The installation command for PyTorch (after creating and activating a virtual environment) is:

pip install --no-cache-dir torch torchvision torchaudio --index-url https://download.pytorch.org/whl/cu...

The last part of the URL is the desired Cuda version formatted as plain concatenation of the major and minor version number and must match the one that you activate with module:

module add cuda/12.6
pip install --no-cache-dir torch torchvision torchaudio --index-url https://download.pytorch.org/whl/cu126

The system Cuda version is 12.8 which may be too new for PyTorch so please be sure to use a suitable version.

Adding Additional Packages

You will need to activate the same version of Cuda that you used for installing torch when you install packages that depend on it and do not come with pre-compiled code. You may get errors like the following if you do not:

pip install --no-cache-dir spatial-correlation-sampler
...
RuntimeError:
The detected CUDA version (12.1) mismatches the version that was used to compile
PyTorch (12.6). Please make sure to use the same CUDA versions.

Running Jobs

The module command is not available for running jobs unless you add the following to your batch file or script right after the #SBATCH lines (note the dot):

. /etc/profile.d/modules.sh
module add cuda/12.6

Jupyter

For environments that are prepared by TAs for the JupyterHub of the cluster the right version of Cuda is already active.
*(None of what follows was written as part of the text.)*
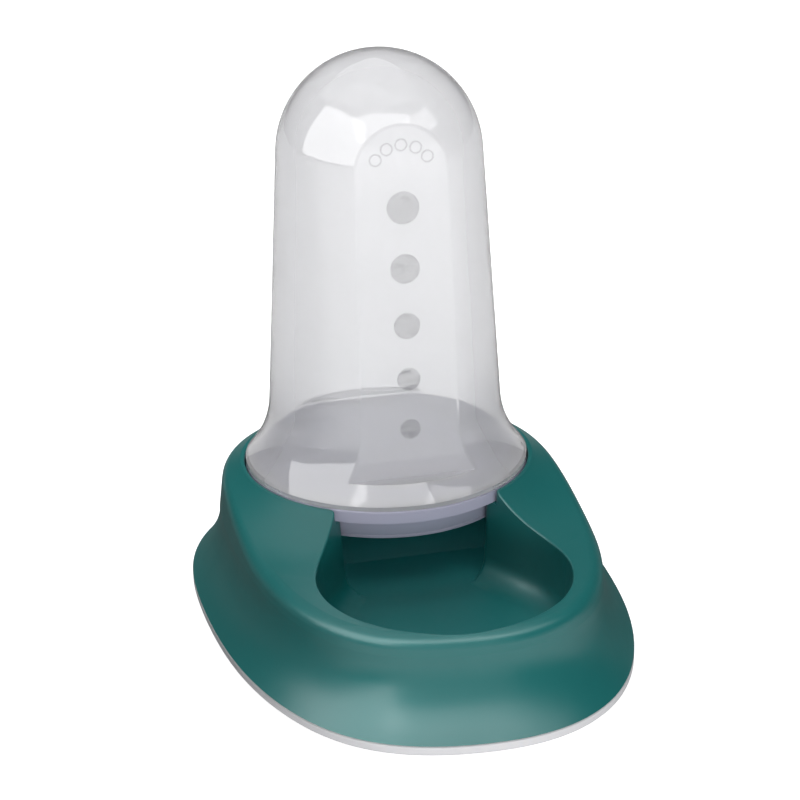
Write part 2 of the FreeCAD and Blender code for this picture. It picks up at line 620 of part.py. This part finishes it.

If you provide your own custom environment then you can supply the modules that you want to load at server startup.

Testing PyTorch

Run the following snippet in a notebook to check if PyTorch is installed and if a GPU is available:

try:
    import torch
    print("PyTorch is installed.")

    if torch.cuda.is_available():
        print("CUDA is available.")
        num_gpus = torch.cuda.device_count()
        print(f"Number of GPUs: {num_gpus}")
        for i in range(num_gpus):
            gpu_name = torch.cuda.get_device_name(i)
            print(f" - GPU {i}: {gpu_name}")
    else:
        print("CUDA is not available.")
except ImportError:
    print("PyTorch is not installed.")